Вопреки традиционным представлениям об изначальном зоологическом индивидуализме и бесконечных драках самцов из-за самок, уже у стадных животных существует, как мы видели, некая видовая социосексуальная матрица, регулирующая их поведение. В человеческом же обществе она и подавно имеется. Мы ее называем сексуальной культурой. Вариативные возможности этой сексуальной матрицы ограничены, с одной стороны, нашей биологической природой, а с другой нормативной культурой общества. Ее ядро составляют, естественно, запреты и ограничения, посредством которых общество унифицирует поведение своих членов. Культура не просто запрещает или разрешает те или иные проявления сексуальности, она определяет их социальную, этическую и эстетическую ценность. А эта дифференцировка продукт длительного исторического развития. Поэтому культура содержит и положительные предписания, указывающие, как можно и должно себя вести. Их соблюдение обеспечивается не столько санкциями извне, сколько внутренними психологическими установками (чувства стыда, вины, эстетические чувства и т. п.).

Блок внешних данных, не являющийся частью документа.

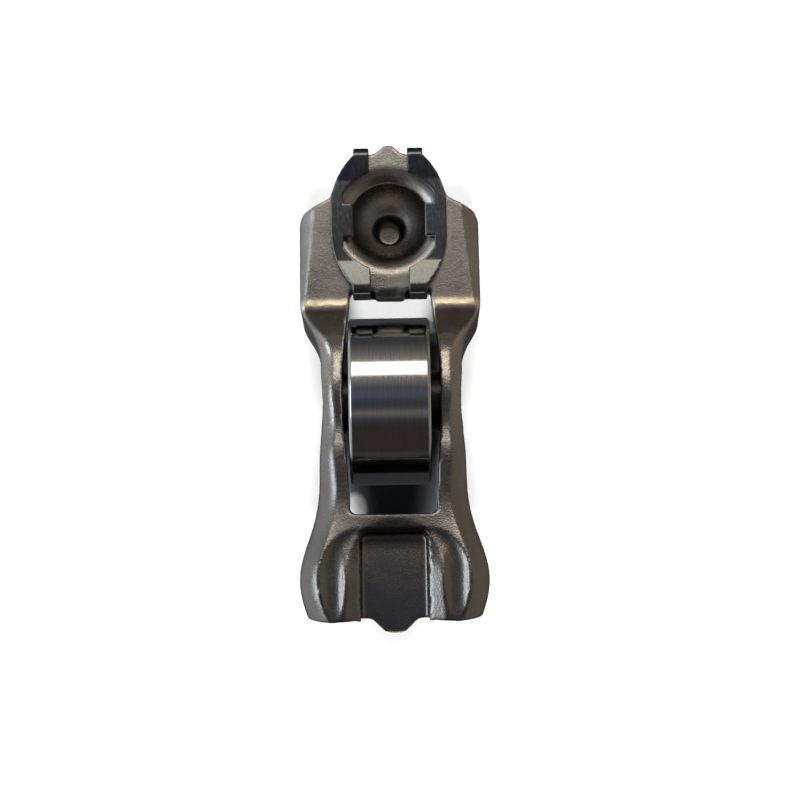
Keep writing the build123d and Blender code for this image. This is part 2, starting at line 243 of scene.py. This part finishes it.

Трудности изучения сексуальной культуры, как показал французский философ Мишель Фуко, усугубляются тем, что ее предписания всегда неоднородны и неоднозначны. Поэтому, изучая сексуальные табу (как и любые другие), необходимо учитывать, кем, кому, что, с кем, насколько и почему запрещено.

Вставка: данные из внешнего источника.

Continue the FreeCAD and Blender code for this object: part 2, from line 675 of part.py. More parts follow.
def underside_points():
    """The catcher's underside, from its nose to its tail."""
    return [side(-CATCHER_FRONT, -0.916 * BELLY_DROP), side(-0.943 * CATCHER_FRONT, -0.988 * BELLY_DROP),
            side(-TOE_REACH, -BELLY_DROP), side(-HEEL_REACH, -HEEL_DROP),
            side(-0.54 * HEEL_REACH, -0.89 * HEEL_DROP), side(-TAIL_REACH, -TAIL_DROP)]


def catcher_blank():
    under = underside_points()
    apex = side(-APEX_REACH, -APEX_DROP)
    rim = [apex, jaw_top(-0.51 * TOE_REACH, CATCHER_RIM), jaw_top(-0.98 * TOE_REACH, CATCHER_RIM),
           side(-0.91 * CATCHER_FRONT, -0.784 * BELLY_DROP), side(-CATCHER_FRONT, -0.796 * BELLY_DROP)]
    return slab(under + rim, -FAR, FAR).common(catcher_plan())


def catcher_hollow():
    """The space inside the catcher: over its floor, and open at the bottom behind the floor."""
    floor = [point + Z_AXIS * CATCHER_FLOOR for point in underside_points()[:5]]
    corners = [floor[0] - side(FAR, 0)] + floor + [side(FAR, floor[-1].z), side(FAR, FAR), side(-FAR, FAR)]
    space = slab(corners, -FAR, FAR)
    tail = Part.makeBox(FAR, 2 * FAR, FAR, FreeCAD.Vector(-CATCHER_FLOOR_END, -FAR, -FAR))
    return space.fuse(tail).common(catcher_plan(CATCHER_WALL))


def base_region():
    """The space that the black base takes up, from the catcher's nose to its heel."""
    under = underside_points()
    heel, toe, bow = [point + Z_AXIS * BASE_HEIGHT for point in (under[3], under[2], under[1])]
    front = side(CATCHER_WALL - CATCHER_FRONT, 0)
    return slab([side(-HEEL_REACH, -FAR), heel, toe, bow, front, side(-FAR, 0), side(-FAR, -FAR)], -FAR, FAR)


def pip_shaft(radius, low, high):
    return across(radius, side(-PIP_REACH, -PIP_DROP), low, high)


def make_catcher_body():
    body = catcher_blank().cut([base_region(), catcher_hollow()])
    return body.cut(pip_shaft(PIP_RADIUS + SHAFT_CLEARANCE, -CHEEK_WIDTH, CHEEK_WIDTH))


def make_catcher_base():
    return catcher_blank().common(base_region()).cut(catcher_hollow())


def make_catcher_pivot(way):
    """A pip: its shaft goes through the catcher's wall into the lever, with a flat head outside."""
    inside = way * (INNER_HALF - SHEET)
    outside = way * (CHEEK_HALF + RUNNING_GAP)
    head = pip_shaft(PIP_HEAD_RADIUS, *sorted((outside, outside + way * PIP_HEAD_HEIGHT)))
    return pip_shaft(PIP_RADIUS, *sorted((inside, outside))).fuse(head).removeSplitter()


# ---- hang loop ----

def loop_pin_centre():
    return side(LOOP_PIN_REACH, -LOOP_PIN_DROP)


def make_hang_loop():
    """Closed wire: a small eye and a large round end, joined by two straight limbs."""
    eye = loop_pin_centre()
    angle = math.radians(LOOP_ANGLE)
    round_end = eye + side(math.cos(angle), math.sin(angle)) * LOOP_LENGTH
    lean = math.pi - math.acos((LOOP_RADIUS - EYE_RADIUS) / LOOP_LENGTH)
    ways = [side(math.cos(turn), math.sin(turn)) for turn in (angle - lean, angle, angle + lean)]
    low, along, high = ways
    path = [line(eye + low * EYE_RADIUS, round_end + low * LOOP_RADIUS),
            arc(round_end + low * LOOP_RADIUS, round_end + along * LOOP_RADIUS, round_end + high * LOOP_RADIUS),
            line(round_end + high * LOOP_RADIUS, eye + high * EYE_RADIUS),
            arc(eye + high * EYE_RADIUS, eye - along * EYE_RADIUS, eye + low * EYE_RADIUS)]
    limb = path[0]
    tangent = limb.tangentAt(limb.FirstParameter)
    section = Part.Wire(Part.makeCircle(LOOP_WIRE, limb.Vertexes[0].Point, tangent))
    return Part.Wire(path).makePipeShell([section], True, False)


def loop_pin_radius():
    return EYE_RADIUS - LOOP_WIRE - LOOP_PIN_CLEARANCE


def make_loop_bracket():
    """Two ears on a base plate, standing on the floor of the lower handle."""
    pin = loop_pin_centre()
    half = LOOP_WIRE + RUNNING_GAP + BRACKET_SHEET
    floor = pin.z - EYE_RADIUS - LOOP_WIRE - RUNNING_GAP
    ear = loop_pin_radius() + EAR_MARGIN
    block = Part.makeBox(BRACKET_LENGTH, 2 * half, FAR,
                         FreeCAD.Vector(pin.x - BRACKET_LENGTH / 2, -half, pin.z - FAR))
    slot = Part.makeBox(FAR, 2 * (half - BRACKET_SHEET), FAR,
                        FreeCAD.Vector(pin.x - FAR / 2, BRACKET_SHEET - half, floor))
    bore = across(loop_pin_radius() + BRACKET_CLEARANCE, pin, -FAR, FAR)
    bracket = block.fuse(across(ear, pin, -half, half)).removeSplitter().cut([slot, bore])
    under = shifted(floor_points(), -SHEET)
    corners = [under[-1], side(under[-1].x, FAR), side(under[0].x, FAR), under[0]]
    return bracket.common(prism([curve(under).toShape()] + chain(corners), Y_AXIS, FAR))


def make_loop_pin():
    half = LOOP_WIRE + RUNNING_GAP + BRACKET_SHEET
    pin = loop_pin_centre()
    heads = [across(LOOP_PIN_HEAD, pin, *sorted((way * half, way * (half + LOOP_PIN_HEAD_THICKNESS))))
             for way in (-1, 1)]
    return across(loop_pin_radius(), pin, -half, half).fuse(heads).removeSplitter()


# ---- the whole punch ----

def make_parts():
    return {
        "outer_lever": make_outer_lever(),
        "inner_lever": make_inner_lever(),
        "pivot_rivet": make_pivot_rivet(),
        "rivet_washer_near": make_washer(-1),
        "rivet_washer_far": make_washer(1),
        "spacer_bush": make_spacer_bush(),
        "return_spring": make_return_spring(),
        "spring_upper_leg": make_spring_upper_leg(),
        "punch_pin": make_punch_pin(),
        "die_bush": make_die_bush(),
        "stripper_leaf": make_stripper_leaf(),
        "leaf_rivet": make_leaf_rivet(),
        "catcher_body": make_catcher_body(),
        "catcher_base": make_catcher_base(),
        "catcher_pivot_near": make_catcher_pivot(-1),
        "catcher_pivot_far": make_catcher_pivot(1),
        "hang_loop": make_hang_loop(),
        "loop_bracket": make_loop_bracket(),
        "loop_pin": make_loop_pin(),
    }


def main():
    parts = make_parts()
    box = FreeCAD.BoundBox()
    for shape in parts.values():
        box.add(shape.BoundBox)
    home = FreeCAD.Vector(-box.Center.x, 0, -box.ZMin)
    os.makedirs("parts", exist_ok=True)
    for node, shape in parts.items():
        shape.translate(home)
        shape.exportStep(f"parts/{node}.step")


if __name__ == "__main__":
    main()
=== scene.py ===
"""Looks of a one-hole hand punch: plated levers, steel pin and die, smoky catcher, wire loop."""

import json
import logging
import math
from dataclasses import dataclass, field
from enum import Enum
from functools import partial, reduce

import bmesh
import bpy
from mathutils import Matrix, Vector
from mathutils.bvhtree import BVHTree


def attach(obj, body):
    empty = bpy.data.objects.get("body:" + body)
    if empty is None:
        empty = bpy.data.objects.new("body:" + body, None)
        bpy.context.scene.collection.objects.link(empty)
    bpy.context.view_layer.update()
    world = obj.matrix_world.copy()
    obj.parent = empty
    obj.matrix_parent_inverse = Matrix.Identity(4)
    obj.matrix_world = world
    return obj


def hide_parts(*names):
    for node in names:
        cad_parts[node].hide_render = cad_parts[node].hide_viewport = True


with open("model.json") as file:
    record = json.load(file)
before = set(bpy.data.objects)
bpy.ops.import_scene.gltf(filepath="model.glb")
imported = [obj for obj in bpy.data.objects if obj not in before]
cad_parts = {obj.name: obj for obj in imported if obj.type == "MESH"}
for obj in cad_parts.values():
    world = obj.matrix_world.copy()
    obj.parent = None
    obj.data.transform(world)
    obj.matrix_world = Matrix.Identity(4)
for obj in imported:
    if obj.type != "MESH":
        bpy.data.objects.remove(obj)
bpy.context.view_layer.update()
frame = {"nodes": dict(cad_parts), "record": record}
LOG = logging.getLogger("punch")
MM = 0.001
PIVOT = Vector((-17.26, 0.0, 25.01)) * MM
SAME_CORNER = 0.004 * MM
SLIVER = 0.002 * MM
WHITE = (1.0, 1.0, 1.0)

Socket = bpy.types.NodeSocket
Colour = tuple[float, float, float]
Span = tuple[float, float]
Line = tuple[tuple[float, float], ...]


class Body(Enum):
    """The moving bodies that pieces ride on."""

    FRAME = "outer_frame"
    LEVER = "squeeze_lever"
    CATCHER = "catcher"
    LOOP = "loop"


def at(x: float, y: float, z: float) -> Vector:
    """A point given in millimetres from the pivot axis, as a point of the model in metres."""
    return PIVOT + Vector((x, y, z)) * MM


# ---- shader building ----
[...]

Запреты, касающиеся мужчин, могут не распространяться на женщин, и наоборот. Многие общества, осуждая мастурбацию взрослых, считают ее нормальной для детей и подростков. Сплошь и рядом различные нормативные предписания для разных слоев одного и того же общества. Запрещение каких-то поступков далеко не всегда совпадает с запрещением говорить о них. Но бывают и принципиально неназываемые (невербализуемые) отношения: их существование общеизвестно, но о них не принято говорить (табу слов) или можно говорить только намеками, посредством эвфемизмов. В то же время есть вещи, о которых дозволено говорить, но которых Боже упаси! нельзя делать. Эти поведенческие и словесные запреты всегда соотносятся с определенным контекстом. Так, в современном обществе не принято, чтобы дети и взрослые открыто обсуждали друг с другом свои сексуальные проблемы, со сверстниками же это вполне допустимо (и даже больше естественно, поощряемо, желаемо и приветствуемо!).

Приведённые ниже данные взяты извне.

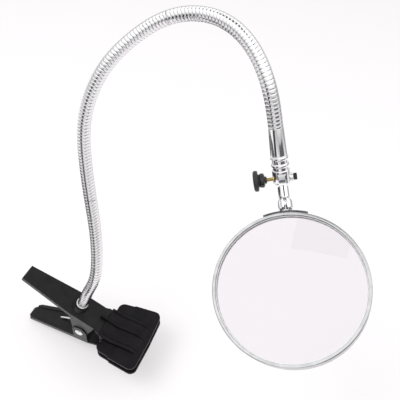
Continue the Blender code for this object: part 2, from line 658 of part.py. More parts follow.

Культура формирует также и эротический код. Хотя эрогенные зоны у человека обусловлены физиологически, разные народы придают им неодинаковую ценность. Например, у большинства африканских и европейских народов женская грудь считается важным эротическим объектом, а полинезийцы-мангаиа к ней равнодушны, полагая, что она может интересовать разве что только голодного младенца. Весьма различны и нормы половой стыдливости, причем не только количественно (одни народы закрывают тело больше, чем другие), но и качественно (что именно скрывается, или, наоборот, подчеркивается). В европейской культуре нового времени эротические интересы у детей считались нездоровыми и всячески табуировались. У многих же других народов они считаются нормальными элементами полового воспитания. Например, у детей австралийских аборигенов йолнгу (Северная Австралия) имеется игра ниги-ниги, имитирующая половой акт, и взрослые не видят в ней ничего страшного. Генитальные игры считаются нормальными и у народов бала в Конго (Африка), полинезийцев Маркизских островов, жителей острова Пасхи, маори, лесу и многих других. Отношение к детской сексуальности обычно зависит от общей сексуальной терпимости.